Eine Hand mit einem Strück Pizza
Zugespieltes Beweisfoto: Offenbar haben zumindest manche Zuschauer versucht, Pizza zu backenBild: Hwang Kim

Es sei üblich, dass Schmuggler ihren Auftraggebern etwas aus Nordkorea mitbringen - eine Art Beweis dafür, dass sie ihren Job erledigt haben. "Das können beispielsweise Briefe oder Unterschriften sein. Auch ich habe Reaktionen bekommen. Zum Beispiel Fotos von Menschen, die nach dem Anschauen des Videos selbst Pizza gebacken haben." Und: Auch Fanbriefe an die weibliche Darstellerin seien dabei gewesen.

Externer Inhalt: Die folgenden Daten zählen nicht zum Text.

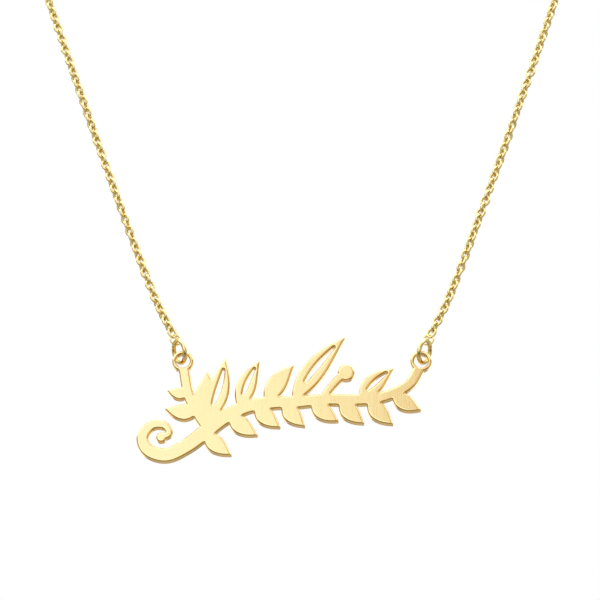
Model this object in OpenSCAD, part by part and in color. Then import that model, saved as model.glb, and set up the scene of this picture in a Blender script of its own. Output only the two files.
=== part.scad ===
/* [Nameplate] */
// Distance between the centres of the two eyelets
eyelet_span = 31.2; // [26:0.1:40]
// Height of the scroll from its lowest curl to its tallest leaf
plate_h = 16.8; // [12:0.1:24]
// Thickness of the plate
plate_t = 1.3; // [0.8:0.05:1.4]
// Width of the vine's stem
stem_w = 1.9; // [1.4:0.05:2.4]
// Width of the broadest leaf
leaf_w = 3.0; // [2.2:0.05:3.6]
// Width of the slit cut through a broad leaf
slit_w = 0.7; // [0.4:0.05:1]
// Diameter of the round buds
bud_d = 2.2; // [1.6:0.05:2.6]
// Width below which a gap between leaves is left closed
least_gap = 0.3; // [0.1:0.05:0.4]
// Outer diameter of an eyelet
eyelet_d = 2.8; // [2.7:0.05:4]
// Diameter of the hole in an eyelet
eyelet_hole_d = 1.8; // [1.75:0.05:2.2]

/* [Jump rings] */
// Outer diameter of a jump ring
ring_d = 3.6; // [3.4:0.05:5]
// Wire diameter of a jump ring
ring_wire = 0.6; // [0.4:0.01:0.62]
// Turn of the ring's plane away from straight through the plate, in degrees
ring_turn = 26; // [0:1:28]
// Outward lean of the ring's top, in degrees
ring_lean = 18; // [0:1:30]

/* [Chain] */
// Width of the cable chain
chain_w = 1.4; // [0.9:0.01:1.5]
// Outer diameter of the round link that ends each chain
end_link_d = 1.7; // [1.6:0.01:2]
// Wire diameter of the end link
end_link_wire = 0.27; // [0.22:0.01:0.3]
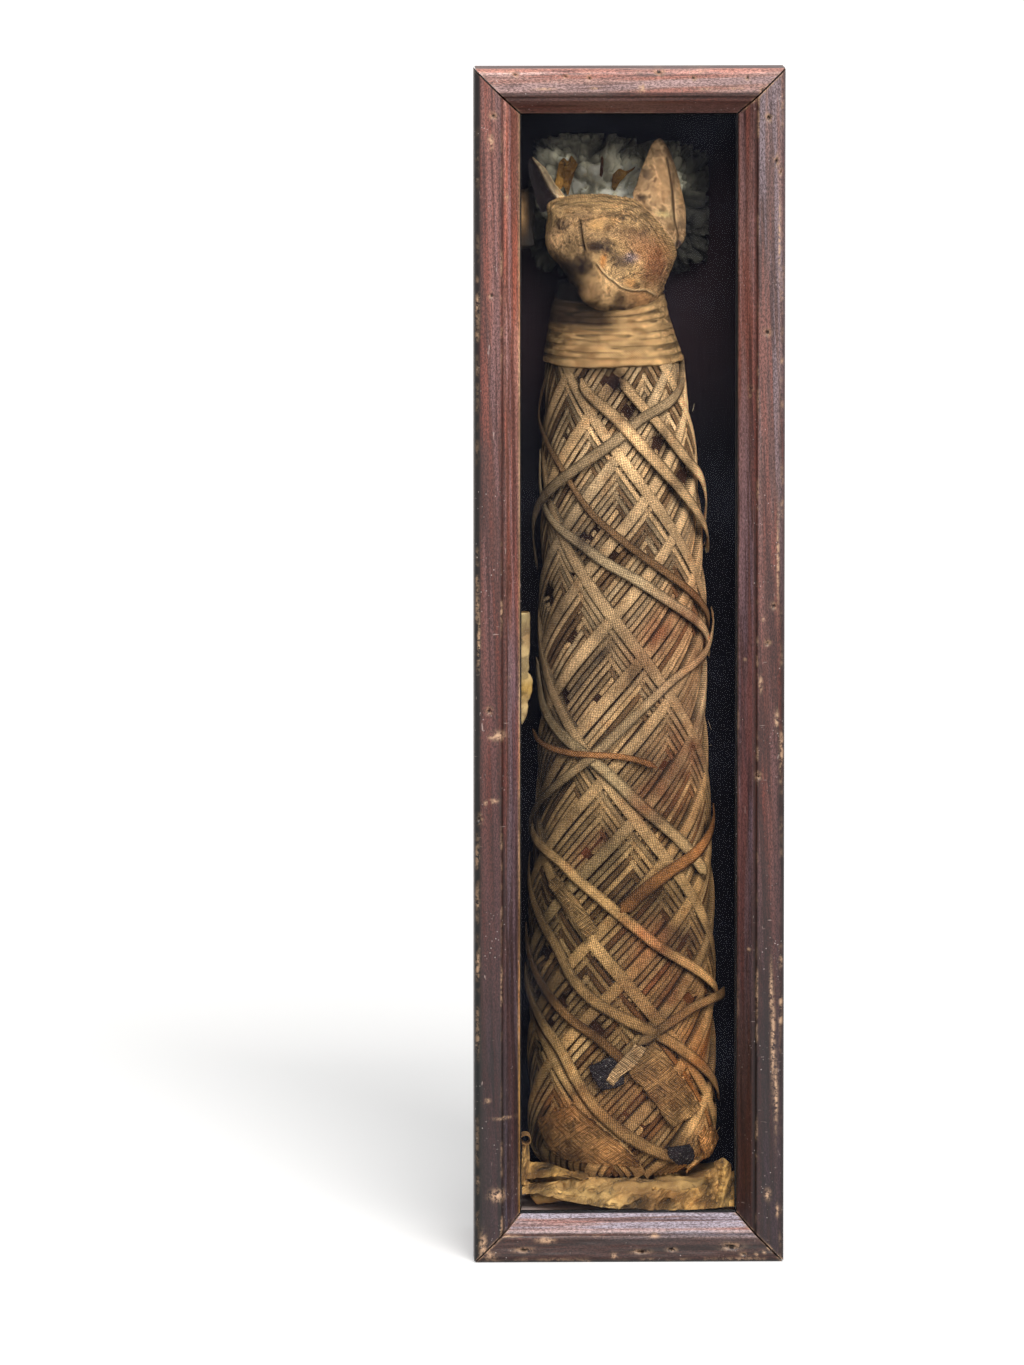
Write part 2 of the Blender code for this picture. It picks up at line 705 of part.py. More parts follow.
def head_skin(name, grow, finish):
    around = 32
    tilts = [math.radians(-50 + 134 * k / 15) for k in range(16)]
    rings = [[head_point(2 * math.pi * i / around, tilt, grow) for i in range(around)]
             for tilt in tilts]
    builder = bmesh.new()
    loft(builder, rings)
    return new_object(name, builder, finish, smooth_angle=60)


def ear(name, foot, tip, width, cup, lean, finish, cutter):
    """A pointed, cupped ear of stiffened linen, cut to seat on the head."""
    up = tip - foot
    side = Vector((math.cos(lean), math.sin(lean), 0))
    out = up.cross(side).normalized()
    rings = []
    rows = 8
    for k in range(rows + 1):
        t = k / rows
        half = width / 2 * (1 - t) ** 0.65 * (1 + 0.55 * t) + 0.5 * MM
        middle = foot + up * t
        front = []
        back = []
        for i in range(7):
            s = -1 + i / 3
            bow = cup * (1 - t * 0.7) * s * s
            point = middle + side * (half * s) + out * bow
            front.append(point + out * EAR_THICK / 2)
            back.append(point - out * EAR_THICK / 2)
        rings.append(front + list(reversed(back)))
    builder = bmesh.new()
    loft(builder, rings)
    obj = new_object(name, builder, finish, smooth_angle=60)
    cut_with(obj, cutter)
    return obj


# Ears: foot and tip of each, right and back of the middle of the head and above the crown
RIGHT_EAR_FOOT = (25 * MM, 4 * MM, -18 * MM)
RIGHT_EAR_TIP = (22 * MM, 6 * MM, EAR_RISE)
RIGHT_EAR_WIDE = 25 * MM
RIGHT_EAR_CUP = 5 * MM
RIGHT_EAR_TURN = 0.25
LEFT_EAR_FOOT = (-24 * MM, 2 * MM, -20 * MM)
LEFT_EAR_TIP = (-39 * MM, 2 * MM, 0.68 * EAR_RISE)
LEFT_EAR_WIDE = 23 * MM
LEFT_EAR_CUP = -6 * MM
LEFT_EAR_TURN = -0.30
EAR_THICK = 1.8 * MM


def off_crown(offset):
    return Vector((HEAD_SHIFT, HEAD_CENTRE.y, CROWN)) + Vector(offset)


def build_head():
    head_skin("head", 0, linen())
    seat = head_skin("head_clearance", GAP, linen())
    seat.hide_render = True
    seat.display_type = "WIRE"
    ear("right_ear", off_crown(RIGHT_EAR_FOOT), off_crown(RIGHT_EAR_TIP), RIGHT_EAR_WIDE, RIGHT_EAR_CUP,
        RIGHT_EAR_TURN, linen(), seat)
    ear("left_ear", off_crown(LEFT_EAR_FOOT), off_crown(LEFT_EAR_TIP), LEFT_EAR_WIDE, LEFT_EAR_CUP,
        LEFT_EAR_TURN, dark_linen(), seat)


# Packing

ROLL_RADIUS = 4.2 * MM
ROLL_LENGTH = 50 * MM
ROLL_FOOT = 0.545               # height share of the bundle beside which the roll is wedged
SIDE_WAD_HIGH = 40 * MM
SIDE_WAD_DEEP = 22 * MM
SIDE_FOLD_HIGH = 26 * MM
SIDE_FOLD_DEEP = 17 * MM
SIDE_WAD_OVER = 1.5 * MM        # how far a side wad reaches in over the bundle's side
SIDE_FOLD_OVER = 0.5 * MM
ROLL_OFF_GLASS = 3 * MM
WAD_SPACE = 2 * MM              # left in front of the packing and behind it
WAD_PRESS = 4 * MM              # how much of the floor wad is pressed flat, above and below


def crumple(name, low, high, finish, seed, around=16, rows=8, depth=0.16):
    """A crumpled wad of paper that fills a box: a rounded block with creased dents."""
    low = Vector(low)
    high = Vector(high)
    centre = (low + high) / 2
    half = (high - low) / 2
    rings = []
    for k in range(rows + 1):
        tilt = math.pi * (-0.5 + (k + 0.25) / (rows + 0.5))
        ring = []
        for i in range(around):
            turn = 2 * math.pi * i / around
            way = Vector((math.cos(tilt) * math.cos(turn), math.cos(tilt) * math.sin(turn), math.sin(tilt)))
            block = 0.45 * way + 0.55 * way / max(abs(way.x), abs(way.y), abs(way.z))
            crease = abs(math.sin(2.5 * turn + seed + 1.3 * math.sin(2 * tilt + seed)))
            crease += 0.6 * abs(math.sin(4 * turn - 2 * seed + 2 * tilt))
            scale = 1 - depth * (1.6 - crease) / 1.6
            ring.append(Vector(centre[a] + half[a] * max(-1, min(1, block[a] * scale)) for a in range(3)))
        rings.append(ring)
    builder = bmesh.new()
    loft(builder, rings)
    return new_object(name, builder, finish, smooth_angle=30)


def press_flat(obj, low_z, high_z):
    """Seat a wad: press its lowest and highest parts onto two levels."""
    for vert in obj.data.vertices:
        vert.co.z = min(max(vert.co.z, low_z), high_z)


def paper_roll(name, x, y, foot):
    """A sheet of paper rolled to a tube with pinched ends, wedged beside the bundle."""
    builder = bmesh.new()
    rings = []
    for k in range(9):
        t = k / 8
        radius = ROLL_RADIUS * (0.35 + 0.65 * math.sin(math.pi * (0.08 + 0.84 * t)) ** 0.6)
        rings.append([Vector((x + radius * math.cos(a), y + radius * math.sin(a), foot + ROLL_LENGTH * t))
                      for a in (math.pi / 6 * i for i in range(12))])
    loft(builder, rings)
    new_object(name, builder, old_paper(), smooth_angle=50)


def build_packing():
    floor = FLOOR_BOARD + GAP
    wall = INNER_WIDTH / 2 - GAP
    back = CASE_BACK - GAP
    front = CASE_FRONT + WAD_SPACE
    under = BODY_FOOT - GAP
    wad = crumple("floor_wad", (-0.97 * wall, front + WAD_SPACE, floor - WAD_PRESS),
                  (0.97 * wall, back - WAD_SPACE, under + WAD_PRESS), old_paper(), 0.6, around=30, rows=6)
    press_flat(wad, floor, under)
    side_room = wall - BODY_WIDTH / 2
    left = crumple("side_wad_left", (-wall, front, under + GAP),
                   (-wall + side_room + SIDE_WAD_OVER, front + SIDE_WAD_DEEP, floor + SIDE_WAD_HIGH),
                   old_paper(), 2.1, around=14)
    press_flat(left, under + GAP, floor + SIDE_WAD_HIGH)
    right = crumple("side_wad_right", (wall - side_room - SIDE_FOLD_OVER, front, under + GAP),
                    (wall, front + SIDE_FOLD_DEEP, floor + SIDE_FOLD_HIGH), old_paper(), 4.0, around=14)
    press_flat(right, under + GAP, floor + SIDE_FOLD_HIGH)
    paper_roll("side_paper_roll", -wall + ROLL_RADIUS, front + ROLL_RADIUS + ROLL_OFF_GLASS,
               BODY_FOOT + BODY_HEIGHT * ROLL_FOOT)
    low = HEAD_SEAT + 0.25 * HEAD_HEIGHT
    near = HEAD_CENTRE.y + HEAD_HALF_DEEP + GAP
    high = CROWN + EAR_RISE
    crumple("head_packing_left", (-0.84 * wall, near, low), (0.08 * wall, back, high - 1 * MM),
            grey_paper(), 1.3, around=20, rows=10, depth=0.2)
    crumple("head_packing_right", (0.10 * wall, near, low), (0.78 * wall, back, high - 5 * MM),
            grey_paper(), 3.1, around=18, rows=10, depth=0.2)


def main():
    for obj in list(bpy.data.objects):
        bpy.data.objects.remove(obj, do_unlink=True)
    stiles = build_frame()
    build_glazing()
    left, right, back = build_case()
    build_frame_nails(stiles, (left, right))
    build_back_screws(back, (left, right))
    build_body()
    build_lattice()
    build_loose_strips()
    build_neck_winding()
    build_head()
    build_packing()


main()
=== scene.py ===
# The looks of a wrapped cat mummy in its glazed wooden case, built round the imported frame.
# Metres, +Z up, the glass faces -Y.
import math
import bpy
import numpy as np
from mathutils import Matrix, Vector


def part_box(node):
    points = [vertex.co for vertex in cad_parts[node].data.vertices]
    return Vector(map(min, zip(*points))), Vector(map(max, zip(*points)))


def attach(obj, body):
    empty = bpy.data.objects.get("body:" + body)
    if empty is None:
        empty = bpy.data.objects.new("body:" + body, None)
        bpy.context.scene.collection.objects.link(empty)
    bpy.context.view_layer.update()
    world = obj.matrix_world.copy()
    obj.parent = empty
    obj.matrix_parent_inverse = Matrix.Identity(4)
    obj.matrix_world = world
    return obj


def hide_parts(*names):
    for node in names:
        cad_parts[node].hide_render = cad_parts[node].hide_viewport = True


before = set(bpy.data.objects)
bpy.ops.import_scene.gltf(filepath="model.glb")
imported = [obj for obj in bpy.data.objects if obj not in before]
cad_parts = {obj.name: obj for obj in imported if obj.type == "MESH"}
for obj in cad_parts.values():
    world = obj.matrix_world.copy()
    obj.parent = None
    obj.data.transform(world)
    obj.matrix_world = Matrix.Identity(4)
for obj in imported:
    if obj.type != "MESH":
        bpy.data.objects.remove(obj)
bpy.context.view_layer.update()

MM = 0.001
PX = 0.4842 * MM                # one photo pixel on the front of the frame
TILT = math.radians(7.0)        # the camera looks down this much
SWING = math.radians(-1.5)      # and stands this far round to the left
MIDDLE_COLUMN = 628.2           # photo pixel column of the frame's middle
FOOT_ROW = 1263.0               # photo pixel row of the frame's foot
BEHIND = 30 * MM                # about how far what is seen through the glass lies behind the frame's face

# Sizes that the frame gives
FRAME_LOW, FRAME_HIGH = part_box("frame_left_stile")
HALF_WIDE = -FRAME_LOW.x
FRONT = FRAME_LOW.y
FRAME_BACK = FRAME_HIGH.y
HEIGHT = FRAME_HIGH.z
INNER_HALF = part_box("case_right_side")[0].x
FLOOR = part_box("case_floor_board")[1].z
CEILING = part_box("case_top_board")[0].z
INNER_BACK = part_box("case_back_board")[0].y


def from_photo(px, py, depth=0.0):
    """The place in the row frame that a photo pixel shows, at a depth behind the frame's face."""
    z = ((FOOT_ROW - py) * PX - depth * math.sin(TILT)) / math.cos(TILT)
    x = ((px - MIDDLE_COLUMN) * PX - depth * math.sin(SWING)) / math.cos(SWING)
    return x, z


def to_photo(x, z, depth):
    """The photo pixel of a place: the other way round from from_photo."""
    px = MIDDLE_COLUMN + (x * math.cos(SWING) + depth * math.sin(SWING)) / PX
    py = FOOT_ROW - (z * math.cos(TILT) + depth * math.sin(TILT)) / PX
    return px, py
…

Nachschub-DVDs von "Pizzas for the People" gab es aber trotzdem nicht. Die Geschichte sei abgeschlossen, sagt Hwang Kim. Stattdessen entwickelte er 2013 ein Folgeprojekt: ein Experiment, bei dem eine Echtzeit-Kommunikation zwischen Nord- und Südkoreanern ging - auch wenn keiner der Protagonisten bei der Ausstrahlung tatsächlich physisch im Norden war. In welchem Rahmen kann man in seinem geteilten Heimatland Grenzen überwinden? Die Frage beschäftigt Hwang Kim auch weiterhin. Bei der Veranstaltung in Heidelberg kann er darüber mit einem Publikum sprechen, das die Erfahrung, auseinandergerissen zu sein, aus eigener Erfahrung kennt.